Residual Functional Capacity Assessment for Diabetes
What Is RFC?
If your diabetes is not severe enough to meet or equal a listing at Step 3 of the Sequential Evaluation Process, the Social Security Administration will need to determine your residual functional capacity (RFC) to decide whether you are disabled at Step 4 and Step 5 of the Sequential Evaluation Process. RFC is a claimant’s ability to perform work-related activities. In other words, it is what you can still do despite your limitations. An RFC for physical impairments is expressed in terms of whether the Social Security Administration believes you can do heavy, medium, light, or sedentary work in spite of your impairments. The lower your RFC, the less the Social Security Administration believes you can do.
Some people can have diabetes for many years with no significant symptoms or functional limitations. While serious organ damage—such as to the kidneys or eyes—may appear as soon as 10 years after diagnosis, some Type 1 diabetics are highly functional after more than 30 years of insulin dependency.
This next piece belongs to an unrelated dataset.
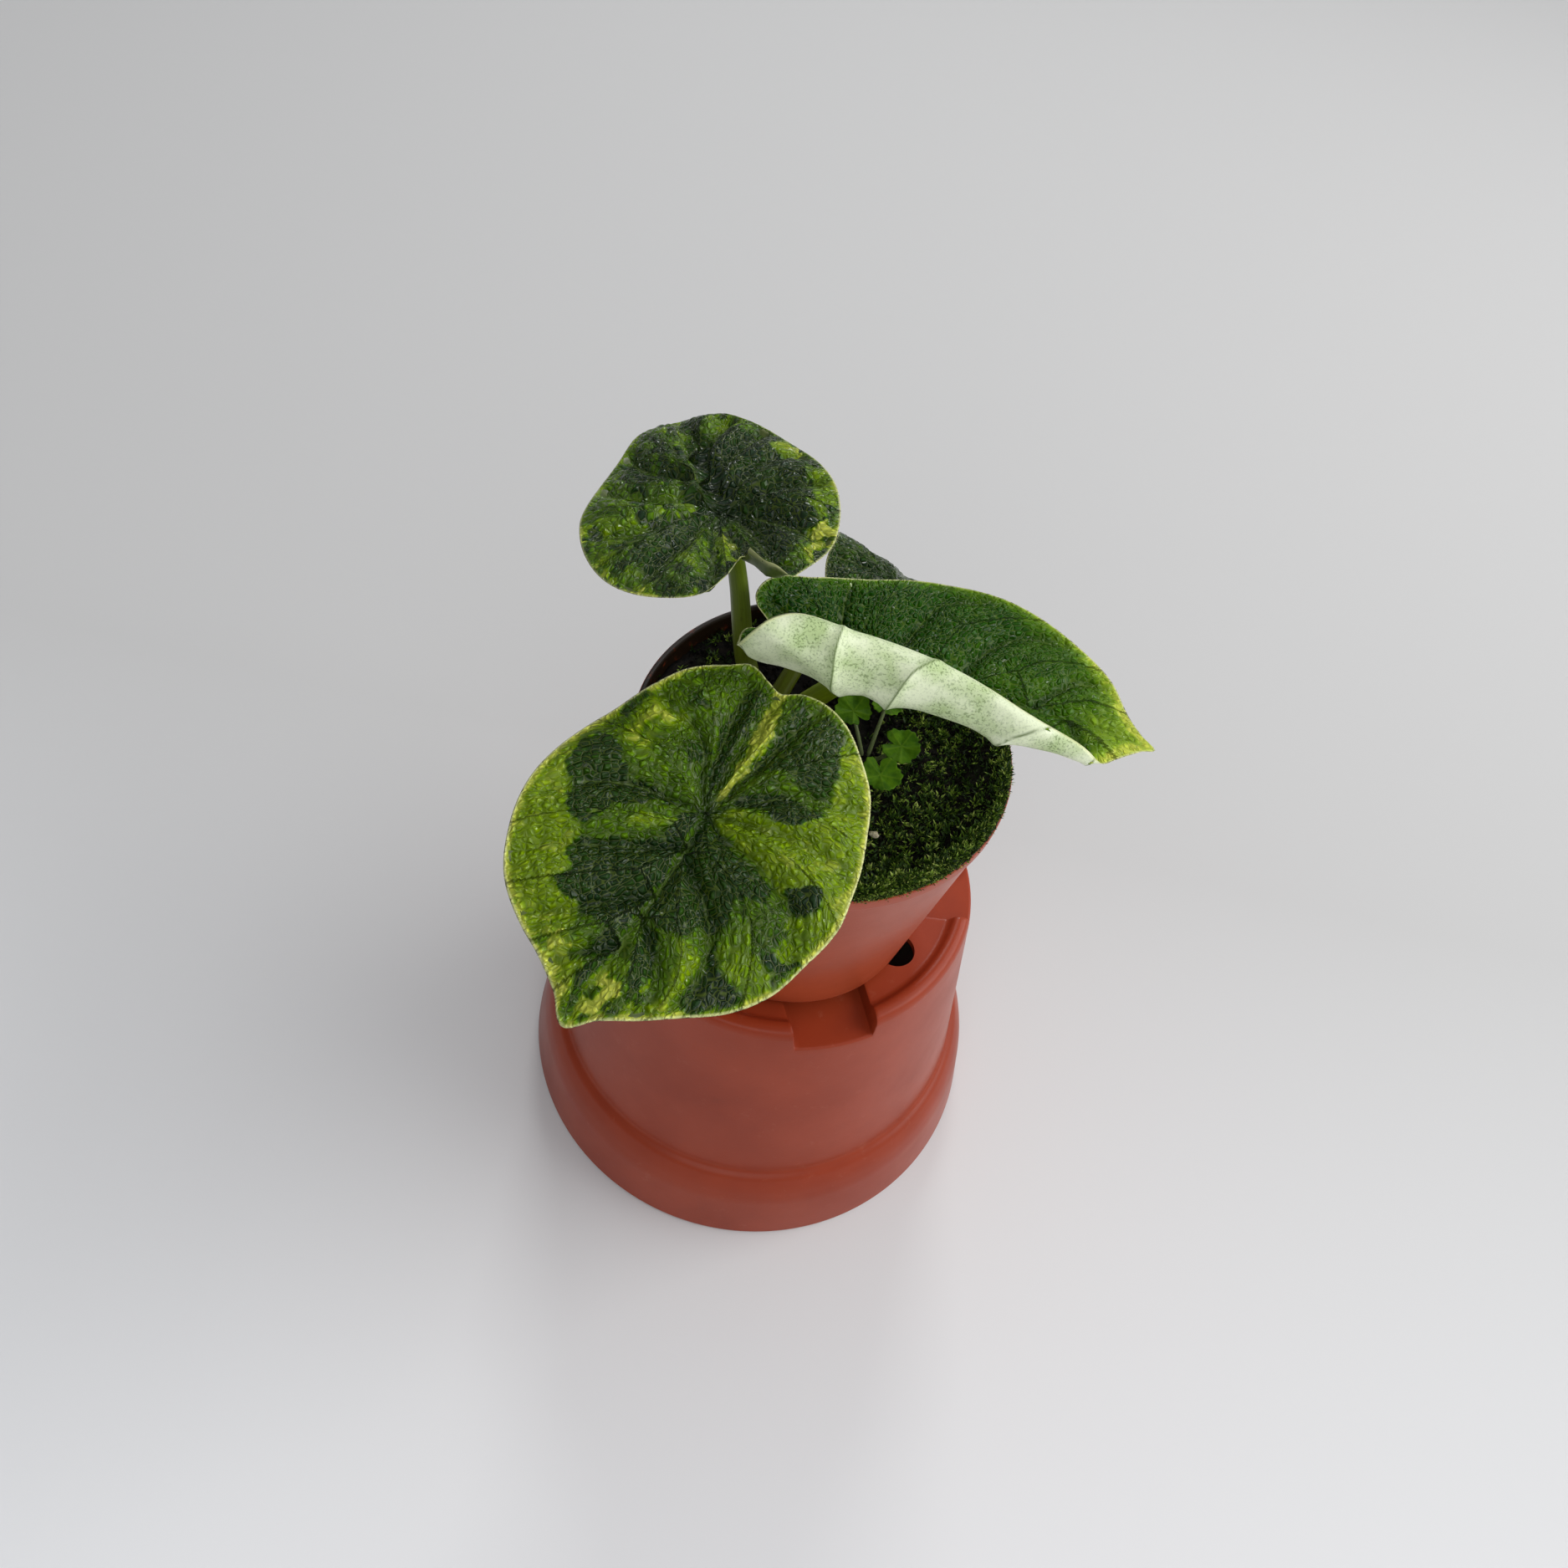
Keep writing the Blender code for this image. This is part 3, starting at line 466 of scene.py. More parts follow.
def build_leaf(name, place, outline_pairs, form, veins, colors, mats, slot, node, seed=1,
               top=(112, 672), under=(42, 168), relief=0.2, trough=(0.8, 1.25), bulge=0.8, blade_t=0.7,
               vein_w=0.16, under_vein_w=0.4, margin_w=(0.05, 0.32), rib=(0.55, 0.28), fade=28.0):
    """One blade as a closed mesh: quilted upper side, ribbed underside and the stitching along the margin."""
    def from_margin(s, q, t):
        rim = (1.0 - t) * np.hypot(s, q) / np.maximum(t, 1e-6)
        rim[0] = HUB_RIM
        return rim

    def relief_of(dist, along, rim, t):
        """How deep the veins are sunk, and how far the blade swells between them."""
        sunk = trough[0] * np.exp(-(dist / trough[1]) ** 2) * (0.3 + 0.7 * np.exp(-along / fade))
        return sunk, (bulge * (1.0 - np.exp(-(dist / 3.2) ** 2)) * smoothstep(0.0, 7.0, rim)
                      * smoothstep(0.02, 0.4, t))

    hub, axes = leaf_axes(*place)
    outline = Outline(outline_pairs)
    rings, spokes = top
    s, q, t = polar_grid(outline, rings, spokes)
    fields = quilt(s, q, veins, seed)
    surface, normal = form_and_normal(form, outline, s, q)
    rim = from_margin(s, q, t)
    taper = smoothstep(0.0, 1.6, rim)
    sunk, pillow = relief_of(fields["dist"], fields["along"], rim, t)
    crease = 1.0 - smoothstep(0.02, 0.4, fields["edge"])
    wrinkle = (relief * (fields["dome"] - 0.7 * crease + 0.25 * (fields["rand"] - 0.5))
               * (0.25 + 0.75 * taper))
    height = (pillow - sunk) * taper + wrinkle
    upper = surface + normal * height[:, None]
    upper[-spokes:] = (surface + normal * (-0.08 + 0.3 * wrinkle[:, None]))[-spokes:]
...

If you have brittle diabetes you will likely be limited to light work and work that does not expose you to environmental extremes of heat and cold. If your blood glucose is already unstable, and you have numerous fluctuating symptoms, medium and heavy work would probably be unsustainable.
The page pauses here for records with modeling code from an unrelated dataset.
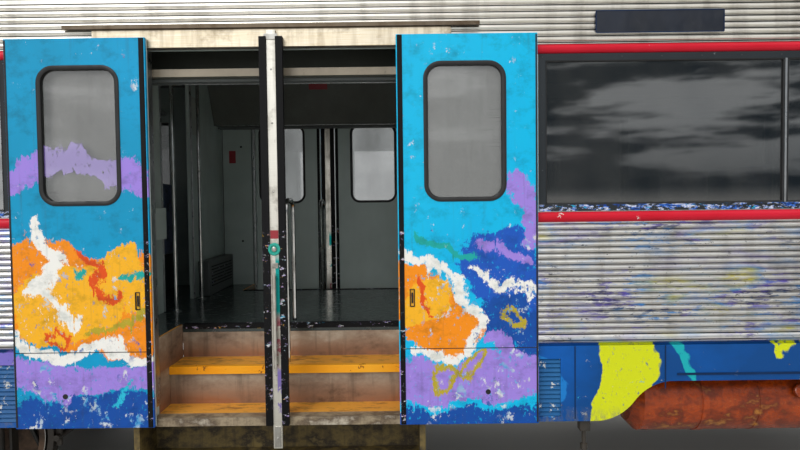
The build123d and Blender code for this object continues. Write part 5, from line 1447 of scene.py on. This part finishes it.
class RAILCAR_OT_cab_face(bpy.types.Operator):
    """Add the lamp lenses, wipers, gaskets and tail lamps of the two ends"""

    bl_idname = "railcar.cab_face"
    bl_label = "Cab and end fittings"

    lamp_z, lamp_front = 1.59, 0.045

    def execute(self, context):
        lenses, tails, arms, rails = (bmesh.new() for _ in range(4))
        for side in (-1, 1):
            for y in (0.72, 0.98):
                centre = (nose_end + self.lamp_front, side * y, self.lamp_z)
                dome = ((-0.004, 0.080), (0.004, 0.078), (0.010, 0.060), (0.013, 0.030), (0.014, 0.0))
                add_turned(lenses if y < 0.9 else tails, centre, (1, 0, 0), dome, 32)
            pivot = Vector((nose_end + 0.004, side * 0.56, 2.06))
            top = pivot + Vector((-0.135, -side * 0.18, 0.66))
            add_tube(arms, (pivot, pivot + Vector((0.022, 0, 0.02)), top + Vector((0.022, 0, 0))), 0.009, 10)
            blade = top + Vector((0.016, 0, 0))
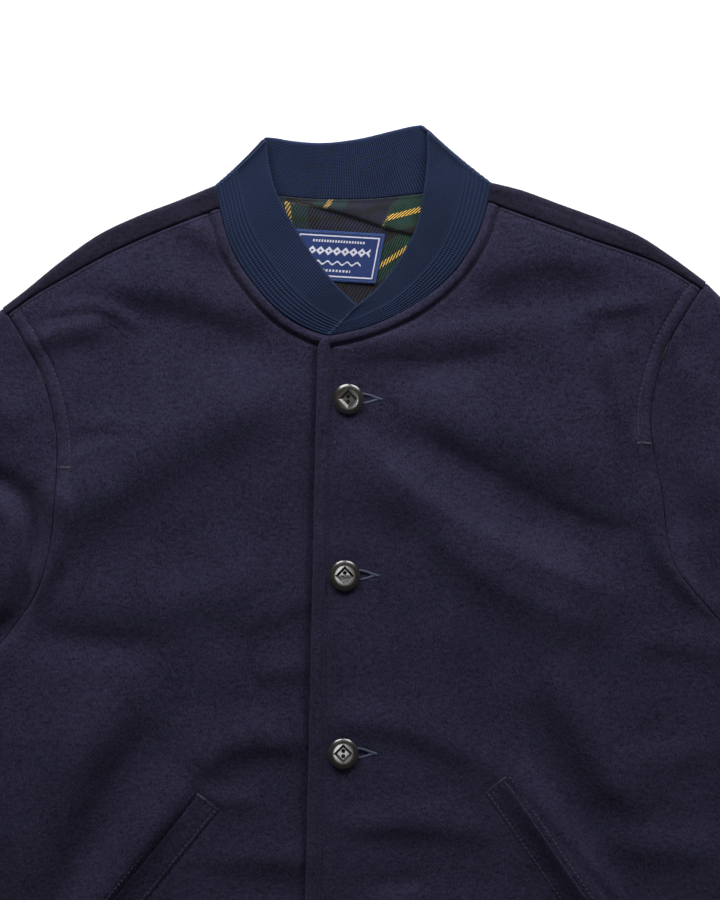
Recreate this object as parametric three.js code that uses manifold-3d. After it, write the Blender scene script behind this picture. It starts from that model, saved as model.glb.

Diabetic Neuropathic Foot Ulcers and RFC
Neuropathic foot ulcers that develop in about 15% of patients with diabetes are a frequent cause of hospitalization and account for 85% of the reasons for amputation. They are also expensive to treat—a single foot ulcer costs about $28,000.00 over a period of two years.
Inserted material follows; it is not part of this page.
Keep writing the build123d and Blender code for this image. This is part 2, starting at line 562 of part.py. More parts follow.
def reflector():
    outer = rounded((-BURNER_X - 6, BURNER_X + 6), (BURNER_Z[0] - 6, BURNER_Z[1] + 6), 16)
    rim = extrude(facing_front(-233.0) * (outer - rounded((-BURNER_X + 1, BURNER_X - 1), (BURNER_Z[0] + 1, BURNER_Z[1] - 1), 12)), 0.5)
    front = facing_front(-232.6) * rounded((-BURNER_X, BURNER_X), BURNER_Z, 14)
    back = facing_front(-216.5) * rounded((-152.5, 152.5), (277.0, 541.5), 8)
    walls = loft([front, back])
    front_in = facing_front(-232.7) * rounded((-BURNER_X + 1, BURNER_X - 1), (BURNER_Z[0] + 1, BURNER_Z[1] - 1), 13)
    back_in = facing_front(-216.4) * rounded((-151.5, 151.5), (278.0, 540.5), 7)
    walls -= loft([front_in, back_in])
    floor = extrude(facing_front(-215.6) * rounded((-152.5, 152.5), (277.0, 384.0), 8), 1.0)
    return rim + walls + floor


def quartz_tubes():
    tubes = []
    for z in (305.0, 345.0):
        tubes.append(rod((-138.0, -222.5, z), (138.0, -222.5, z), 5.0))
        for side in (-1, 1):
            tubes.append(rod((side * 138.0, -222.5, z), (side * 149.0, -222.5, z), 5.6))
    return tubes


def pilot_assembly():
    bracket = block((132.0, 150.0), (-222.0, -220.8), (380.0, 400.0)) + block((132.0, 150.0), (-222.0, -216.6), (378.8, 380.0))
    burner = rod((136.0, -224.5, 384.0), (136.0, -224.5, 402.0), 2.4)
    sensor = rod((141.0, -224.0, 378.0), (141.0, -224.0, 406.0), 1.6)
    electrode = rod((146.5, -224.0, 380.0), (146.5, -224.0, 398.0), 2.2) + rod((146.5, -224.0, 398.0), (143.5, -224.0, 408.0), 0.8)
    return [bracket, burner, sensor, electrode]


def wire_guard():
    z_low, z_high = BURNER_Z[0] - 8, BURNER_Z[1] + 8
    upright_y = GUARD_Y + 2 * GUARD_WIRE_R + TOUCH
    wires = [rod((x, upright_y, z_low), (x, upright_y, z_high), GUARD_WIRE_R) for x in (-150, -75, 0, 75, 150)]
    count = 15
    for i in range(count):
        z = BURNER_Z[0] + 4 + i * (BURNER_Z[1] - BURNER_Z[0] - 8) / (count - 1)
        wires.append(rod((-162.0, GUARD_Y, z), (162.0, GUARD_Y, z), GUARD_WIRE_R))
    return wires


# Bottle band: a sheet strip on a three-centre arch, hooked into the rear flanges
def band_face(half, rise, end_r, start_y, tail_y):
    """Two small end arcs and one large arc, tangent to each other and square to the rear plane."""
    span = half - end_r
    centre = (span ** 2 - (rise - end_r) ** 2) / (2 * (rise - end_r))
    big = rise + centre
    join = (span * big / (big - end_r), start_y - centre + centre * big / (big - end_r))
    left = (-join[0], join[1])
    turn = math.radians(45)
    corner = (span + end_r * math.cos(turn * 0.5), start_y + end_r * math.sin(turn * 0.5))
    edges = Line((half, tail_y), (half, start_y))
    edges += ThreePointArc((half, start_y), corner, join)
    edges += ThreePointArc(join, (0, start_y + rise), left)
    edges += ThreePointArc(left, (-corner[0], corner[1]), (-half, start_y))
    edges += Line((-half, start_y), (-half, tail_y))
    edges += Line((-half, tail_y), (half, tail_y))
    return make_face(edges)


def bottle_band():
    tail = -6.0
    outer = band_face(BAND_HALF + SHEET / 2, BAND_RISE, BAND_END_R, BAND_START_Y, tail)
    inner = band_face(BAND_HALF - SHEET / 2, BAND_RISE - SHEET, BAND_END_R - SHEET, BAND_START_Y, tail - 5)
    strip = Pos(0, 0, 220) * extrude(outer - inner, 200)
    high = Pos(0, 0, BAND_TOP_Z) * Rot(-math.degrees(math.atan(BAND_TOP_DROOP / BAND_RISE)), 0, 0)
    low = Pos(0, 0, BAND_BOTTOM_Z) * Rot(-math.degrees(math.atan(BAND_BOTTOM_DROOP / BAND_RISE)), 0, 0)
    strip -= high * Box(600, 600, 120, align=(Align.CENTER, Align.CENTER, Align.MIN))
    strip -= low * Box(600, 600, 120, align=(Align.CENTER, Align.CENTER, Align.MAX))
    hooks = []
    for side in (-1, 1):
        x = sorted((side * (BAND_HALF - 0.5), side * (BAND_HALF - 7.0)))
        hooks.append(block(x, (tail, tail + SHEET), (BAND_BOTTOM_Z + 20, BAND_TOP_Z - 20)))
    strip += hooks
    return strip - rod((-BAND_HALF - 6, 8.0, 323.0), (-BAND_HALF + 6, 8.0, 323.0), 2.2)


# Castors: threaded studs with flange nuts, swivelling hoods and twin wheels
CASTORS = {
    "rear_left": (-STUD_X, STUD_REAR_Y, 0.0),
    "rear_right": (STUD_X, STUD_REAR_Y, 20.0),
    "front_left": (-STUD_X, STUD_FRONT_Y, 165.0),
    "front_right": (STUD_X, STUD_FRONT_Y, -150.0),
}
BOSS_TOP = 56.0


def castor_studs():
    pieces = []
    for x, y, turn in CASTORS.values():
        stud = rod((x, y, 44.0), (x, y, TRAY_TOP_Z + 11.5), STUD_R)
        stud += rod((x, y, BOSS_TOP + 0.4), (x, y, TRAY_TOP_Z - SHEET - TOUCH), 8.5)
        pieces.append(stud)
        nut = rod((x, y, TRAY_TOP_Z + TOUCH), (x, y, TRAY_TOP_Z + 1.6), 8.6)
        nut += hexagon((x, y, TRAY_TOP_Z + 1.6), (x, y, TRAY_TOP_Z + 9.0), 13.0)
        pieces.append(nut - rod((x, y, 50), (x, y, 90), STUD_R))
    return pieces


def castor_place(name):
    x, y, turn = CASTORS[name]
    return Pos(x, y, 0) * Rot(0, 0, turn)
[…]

If you have a foot ulcer as a result of your diabetes that has not required amputation, the Social Security Administration will need to assess your RFC. Foot ulcers are extremely debilitating in their effect on the ability to stand and walk for prolonged periods. Pain is not necessarily an issue—pain may be minimal as a result of neuropathy (nerve damage). But standing will put pressure on an ulcer and make it worse. If you have an unhealed ulcer on the bottom of your foot, you should be precluded from even sedentary work, and be eligible for disability benefits provided that the ulcer has lasted or is expected to last at least 12 months.
If you have a history of recurrent diabetic foot ulcers anywhere else on the foot, there is a good chance that the Social Security Administration will find that your RFC is limited to sedentary work, even if you have no current ulceration. It is well-established that healing cannot take place without protecting an ulcer from mechanical pressure. Various methods have been used to relieve pressure from ulcers, such as casts, boots, special shoes, and foam padding. It is doubtful that any of these measures could be effective in the healing of a current ulcer with prolonged standing and walking 6 to 8 hours daily, or in the prevention of recurrent ulceration in a susceptible foot with a history of easy recurrence with prolonged standing and walking.